What to work on:
Take the lines from the beginning of the data below through the line holding "of the metal" and return exactly those.

Information supplied:
—————

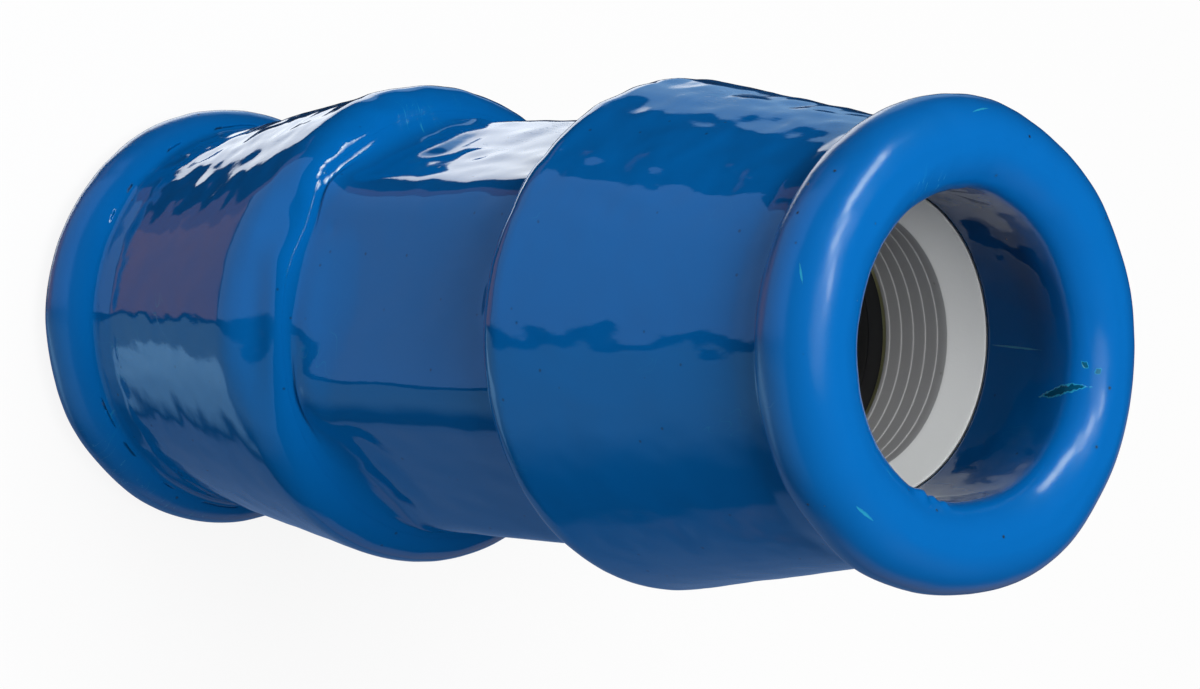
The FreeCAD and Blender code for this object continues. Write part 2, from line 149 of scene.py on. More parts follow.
class CouplingMetalSizes(bpy.types.PropertyGroup):
    """Sizes of the metal body and nuts, and of the rings inside them."""

    thread_radius: length("Thread", "Outer radius of the male thread", 29.5)
    thread_pitch: length("Pitch", "Rise of the thread in one turn", 3.0)
    thread_depth: length("Thread depth", "Depth of the thread", 1.5)
    thread_play: length("Thread play", "Between male and female thread", 0.1)
    thread_start: length("Thread start", "Where the male thread starts", 29.2)
    thread_bevel: length("Thread bevel", "Bevel at the male thread's ends", 1.5)
    relief_radius: length("Relief", "Radius of the relief beside the hexagon", 28.0)
    flats: length("Flats", "Half the width across the bare hexagon's flats", 30.4)
    flat_end: length("Hexagon half", "Half the length of the bare hexagon", 25.1)
    corner_rounding: length("Corners", "Rounding of the bare hexagon's edges", 3.5)
    bore_radius: length("Bore", "Radius of the pipe bore", 21.35)
    stop_radius: length("Stop", "Radius inside the pipe stop", 18.5)
    stop_half: length("Stop half", "Half the length of the pipe stop", 3.0)
    socket_radius: length("Seal socket", "Radius of the seal's socket", 26.0)
    nut_thread_end: length("Nut thread end", "Where the female thread ends", 58.0)
    cone_radius: length("Cone", "Wide end of the nut's inner cone", 29.2)
    cone_end: length("Cone end", "Where the cone has closed to the mouth", 77.3)
    mouth_radius: length("Mouth", "Radius of the nut's mouth", 25.3)
    nut_rounding: length("Nut shoulder", "Rounding of the top nut's shoulder", 5.0)
    low_nut_rounding: length("Low nut shoulder", "Rounding of the bottom nut's shoulder, under the dent", 8.0)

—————

Answer to the problem:
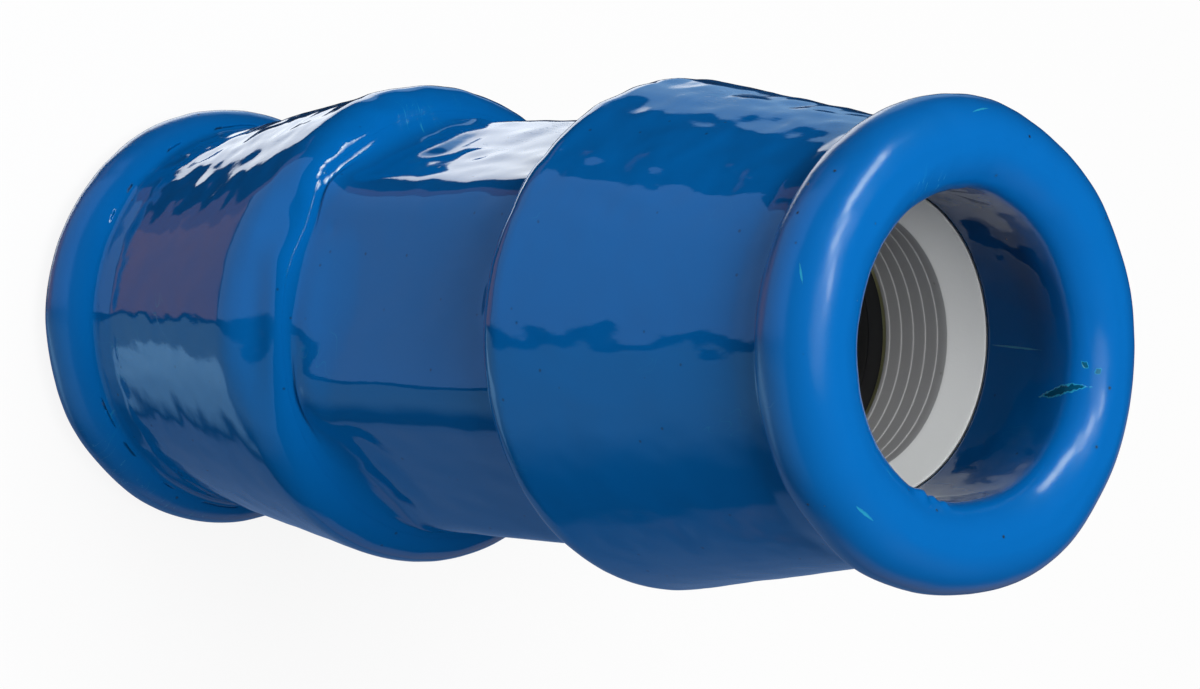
The FreeCAD and Blender code for this object continues. Write part 2, from line 149 of scene.py on. More parts follow.
class CouplingMetalSizes(bpy.types.PropertyGroup):
    """Sizes of the metal body and nuts, and of the rings inside them."""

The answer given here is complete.